External file I/O support allows READ access to any VSAM KSDS cluster through its primary or alternate index key via a predefined PATH and an ALTERNATEINDEX cluster in the VSAM catalog.

The following sections explain system requirements, primary and alternate index key processing, and procedures for loading VSAM KSDS and ESDS files.

System requirements

VSAM I/O processing requires the following system specifications:

  • Increased value of the STRINGS option if users reach (and cannot reduce) the maximum number of concurrent positioning requests for a keyed VSAM data set.

    When the maximum number of concurrent positioning requests is reached, a request for another positioning string is denied.

  • Increased dynamically allocated storage (SPCORE).

    Access to VSAM data sets increases the requirements for dynamically allocated storage available at execution. SPCORE size requirements depend on:

    • Location where VSAM modules are loaded.

      Load VSAM modules in the LPA (z/OS) or SVA (z/VSE). If the modules are not loaded into the LPA, approximately 280K bytes are required within the region or partition.

    • The number of strings (STRNO) for each VSAM file and the BUFFER SPACE parameter defined in the VSAM cluster definition.

      The product of these parameters determines the amount of storage required for each opened VSAM file.

      For z/OS installations, in particular, if the STRNO parameter is specified in the DD statement, it must have the same value as the STRINGS parameter in the DEFINE DATASET statement. Preferably, do not specify the STRNO parameter in the DD statement.

Primary key processing

When processing VSAM files through the primary key, Model 204 requires:

  • DD (DLBL for z/VSE) statement in the JCL for each VSAM file
  • DEFINE DATASET command in Model 204 for each VSAM file

DEFINE DATASET must contain:

  • File name
  • File organization (VSAM)
  • Other parameters, such as access method (keyed or sequential), password (if any), number of strings, and close option

Alternate index key processing

When processing VSAM files through the alternate index key, Model 204 requires:

  • DD (DLBL for z/VSE) statement in the JCL for each predetermined PATH
  • DEFINE DATASET command for each PATH

Record retrieval through the alternate index key is based on the cluster definition ALTERNATEINDEX.

  • If NONUNIQUEKEY is specified, the record returned from VSAM depends on the retrieval method used in the SOUL procedure:
    • If a keyed retrieval (retrieval by a READ IMAGE statement with a KEY option) is requested, only the first record of the record set with the specified key is retrieved from the base cluster. Other records of the same set are ignored.
    • If sequential retrieval (a POSITION statement used to set the initial pointer, followed by READ IMAGE statement with the NEXT option) is requested, all records with the same alternate key are returned first. Records with the next highest alternate key follow.
  • If UNIQUEKEY is specified in the definition of the ALTERNATEINDEX cluster, any retrieval request with the alternate key is identical to the retrieval through the primary key.

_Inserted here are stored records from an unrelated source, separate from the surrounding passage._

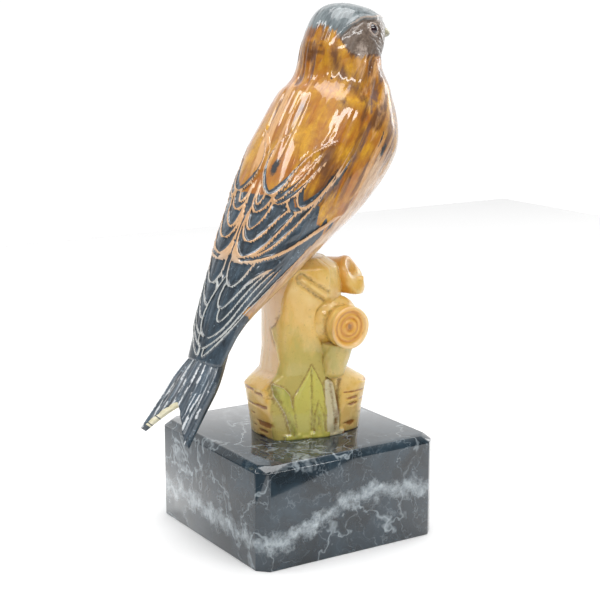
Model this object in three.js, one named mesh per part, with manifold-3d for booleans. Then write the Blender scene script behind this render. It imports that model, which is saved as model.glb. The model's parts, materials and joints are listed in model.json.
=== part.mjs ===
// A painted resin finch on a tree stump, cast as one, on a chamfered plinth of black marble.
// Millimetres, +Z up. The origin is the middle of the plinth's underside. The plinth's sides
// run along X and Y. The bird looks towards +X, turned a little to its left.
import * as THREE from 'three';
import { mergeVertices } from 'three/addons/utils/BufferGeometryUtils.js';
import Module from 'manifold-3d';

const wasm = await Module();
wasm.setup();

// Driving sizes of the plinth
const plinthLength = 70;
const plinthWidth = 70;
const plinthHeight = 35;
const plinthCornerChamfer = 3.5;
const plinthTopChamfer = 2;

// Driving sizes of the casting. Its pose and carving are shares of its own height, in hundredths.
const figureHeight = 144;
const birdTurn = THREE.MathUtils.degToRad(10);
const hundredth = figureHeight / 100;

// The bird's body from tail root to face. Each ring has its centre ahead of the stump's axis and
// up from the plinth, the lean of the body there in degrees above level, the ring's half depth
// from back to belly, its half width, and how square its back is (2 is an ellipse).
const bodyRings = [
  { ahead: -27.5, up: 20.8, lean: 52, depth: 1.9, width: 5.8, square: 2.2 }, // tail root
  { ahead: -22.5, up: 29.8, lean: 54, depth: 3.2, width: 7.4, square: 2.5 }, // rump
  { ahead: -13.6, up: 40.2, lean: 54, depth: 7.2, width: 10.2, square: 2.8 }, // loin
  { ahead: -4.0, up: 51.0, lean: 53, depth: 10.9, width: 12.9, square: 2.8 }, // saddle
  { ahead: 5.6, up: 61.4, lean: 53, depth: 14.5, width: 14.7, square: 2.7 }, // back
  { ahead: 13.7, up: 71.8, lean: 60, depth: 15.7, width: 14.4, square: 2.5 }, // shoulder
  { ahead: 15.3, up: 80.8, lean: 76, depth: 12.3, width: 11.0, square: 2.2 }, // neck
  { ahead: 14.9, up: 87.4, lean: 65, depth: 10.8, width: 9.4, square: 2 }, // nape
  { ahead: 16.8, up: 91.8, lean: 42, depth: 9.9, width: 8.8, square: 2 }, // crown
  { ahead: 21.4, up: 92.7, lean: 14, depth: 6.7, width: 7.2, square: 2.3 }, // brow
  { ahead: 25.0, up: 93.4, lean: 0, depth: 3.9, width: 4.0, square: 2.3 }, // face
];
const belly = 2;
const faceBulge = 1.4;
const rumpBulge = 1.5;

// Beak, eyes and brow
const beakLength = 5.4;
const beakHalfHeight = 1.9;
const beakHalfWidth = 1.7;
const beakDroop = 0.2;
const eyeAlong = 0.833;
const eyeSide = 77;
const eyeRadius = 1.35;
const eyeBulge = 0.75;

// Feathers of one wing, from the lowest to the topmost. A feather runs from a root to a tip, each
// given by its share of the body from the tail root and its angle from the middle of the back.
// half is its half width, and bow swings its middle outwards, in degrees.
const feathers = [
  { tip: [0.002, 9], root: [0.34, 100], half: 2.7, bow: 18 }, // primaries
  { tip: [0.02, -2], root: [0.27, 75], half: 4.8, bow: 5 },
  { tip: [0.044, 3], root: [0.25, 72], half: 5.3, bow: -10 },
  { tip: [0.108, 16], root: [0.23, 79], half: 3.2, bow: -14 }, // tertials
  { tip: [0.148, 21], root: [0.3, 74], half: 4.5, bow: -17 },
  { tip: [0.187, 19], root: [0.38, 92], half: 9.5, bow: 2 }, // greater coverts
  { tip: [0.202, 31], root: [0.379, 58], half: 5.9, bow: 0 },
  { tip: [0.197, 21], root: [0.37, 54], half: 6.9, bow: -7 },
  { tip: [0.222, 21], root: [0.358, 70], half: 5.6, bow: -16 }, // median coverts
  { tip: [0.241, 16], root: [0.35, 11], half: 3.9, bow: 4 },
  { tip: [0.269, 15], root: [0.33, 17], half: 3.6, bow: 0 },
  { tip: [0.3, 55], root: [0.47, 60], half: 4.4, bow: 0 }, // shoulder
  { tip: [0.291, 33], root: [0.42, 47], half: 3.6, bow: 0 },
  { tip: [0.3, 23], root: [0.458, 59], half: 6.4, bow: -17 },
];
const featherForm = { blunt: 2, rootRise: -0.5, tipRise: 0.5, tilt: 0.14 };
const bladeDepth = 1.3;
const bladeSteps = 6;
const bladeColumnWidth = 2.2;

// The forked tail, a thick fan that starts inside the rump
const tailRoot = { ahead: -26.4, up: 24.2 };
const tailTip = { ahead: -40.6, up: 6.2 };
const tailHalfWidth = [3.8, 6.2, 6.7, 7.2];
const tailThickness = [2.2, 1.7];
const tailArch = 1.1;
const tailTwist = 6;
const tailNotch = 0.64;
const tailQuills = 7;
const quillRise = 0.3;

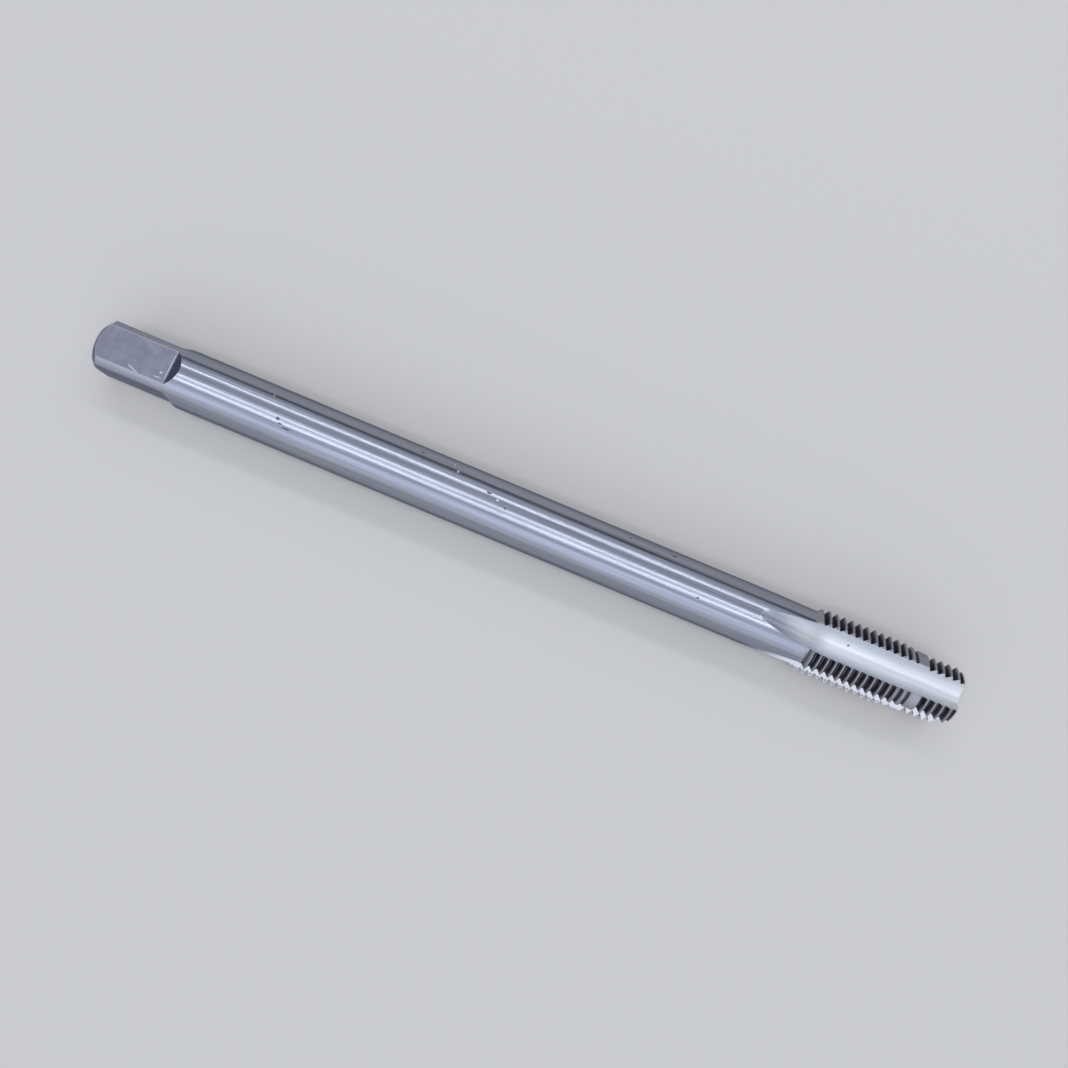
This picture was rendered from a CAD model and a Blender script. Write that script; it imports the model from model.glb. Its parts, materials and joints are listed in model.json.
# %% [markdown]
# # A thread tap in tool steel
# The tap is one piece of steel: a square to turn it by, a long ground shank, four flutes, a
# main thread and a smaller pilot thread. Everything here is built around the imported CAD
# model, which gives the frame, so we load that before anything else.

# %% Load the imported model
import json
import math
import bmesh
import bpy
import numpy as np
from mathutils import Matrix, Vector


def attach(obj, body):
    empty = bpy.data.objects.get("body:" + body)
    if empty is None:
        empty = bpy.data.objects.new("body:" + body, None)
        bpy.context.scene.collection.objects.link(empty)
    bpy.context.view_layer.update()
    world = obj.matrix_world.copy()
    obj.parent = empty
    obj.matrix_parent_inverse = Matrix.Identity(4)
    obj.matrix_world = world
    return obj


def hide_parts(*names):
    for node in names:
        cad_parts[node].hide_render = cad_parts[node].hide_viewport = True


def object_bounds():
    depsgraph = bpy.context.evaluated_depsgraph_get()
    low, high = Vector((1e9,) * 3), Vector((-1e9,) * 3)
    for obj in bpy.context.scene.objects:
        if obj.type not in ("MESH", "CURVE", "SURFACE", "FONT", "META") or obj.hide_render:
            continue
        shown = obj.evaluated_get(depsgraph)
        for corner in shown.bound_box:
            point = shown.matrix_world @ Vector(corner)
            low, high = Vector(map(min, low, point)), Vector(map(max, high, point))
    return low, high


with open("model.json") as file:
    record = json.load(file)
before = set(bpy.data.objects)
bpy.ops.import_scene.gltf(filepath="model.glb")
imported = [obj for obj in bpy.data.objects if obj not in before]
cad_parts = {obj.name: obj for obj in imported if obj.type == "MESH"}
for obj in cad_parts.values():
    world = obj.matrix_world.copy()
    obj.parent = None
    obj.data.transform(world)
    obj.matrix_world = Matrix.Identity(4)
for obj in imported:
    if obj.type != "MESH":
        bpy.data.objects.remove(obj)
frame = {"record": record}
cad_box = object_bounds()
record = frame["record"]
print("CAD box in metres:", [tuple(round(v, 5) for v in corner) for corner in cad_box])

# %% [markdown]
# ## One set of units
# Blender works in metres and a tool drawing in millimetres. We keep the drawing's numbers
# and turn them into metres in one place only. The record says how high the axis lies.

# %% Units and the tap's axis
MM = 0.001
shank_mount = next(m for m in record["mounts"] if m["name"] == "shank")
axis_height = shank_mount["pos_m"][2] / MM
drive_end_x = cad_box[0].x / MM
print("axis height in mm:", round(axis_height, 4), "drive end at x:", round(drive_end_x, 3))

# %% [markdown]
# ## Camera
# A close camera makes parallel lines run together and a far one keeps them parallel. This
# one stands 18 cm away, a little in front of straight above, and is rolled so that the tap
# runs down to the right. Setting the whole matrix avoids guessing at three angles.

# %% Place the camera
FRAME_PIXELS = 1068
SENSOR_WIDTH = 36.0
focal_pixels = 972.0
camera_distance = 180.0
camera_elevation = math.radians(79.35)
camera_side_tilt = math.radians(-0.09)
camera_roll = math.radians(22.67)
camera_target = Vector((1.8, -1.6, axis_height))

back = Vector((
    math.sin(camera_side_tilt),
    -math.cos(camera_side_tilt) * math.cos(camera_elevation),
    math.cos(camera_side_tilt) * math.sin(camera_elevation),
))
level_right = (Vector((1, 0, 0)) - back.x * back).normalized()
level_up = back.cross(level_right)
right = math.cos(camera_roll) * level_right + math.sin(camera_roll) * level_up
up = back.cross(right)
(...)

Loading a VSAM KSDS or ESDS file

A VSAM KSDS file (or a VSAM ESDS file accessed through an ALTERNATEINDEX cluster) can be loaded directly into any Model 204 file by using the File Load utility. The following specifications are required:

  • Include a DD (or DLBL) statement for the VSAM file (or the PATH) in the JCL for File Load execution.
  • Provide a DEFINE DATASET command for each VSAM file (or PATH definition if the alternate index is used):
    • Parameters that support VSAM file I/O are SEQUENTIAL and KEYED SEQUENTIAL file organization, to specify the VSAM access password assigned when the cluster was defined.

      The password is checked against the VSAM catalog for the data set and also checked each time an OPEN DATASET is issued for the data set.

    • CLOSE indicates physically closing the VSAM file.
    • CLOSE=EOJ indicates closing the VSAM file during Model 204 termination.
    • CLOSE=NOUSERS indicates closing the VSAM file when no users are accessing the file. NOUSERS is the default.
  • In z/VSE, load VSAM modules in the SVA area to conserve space.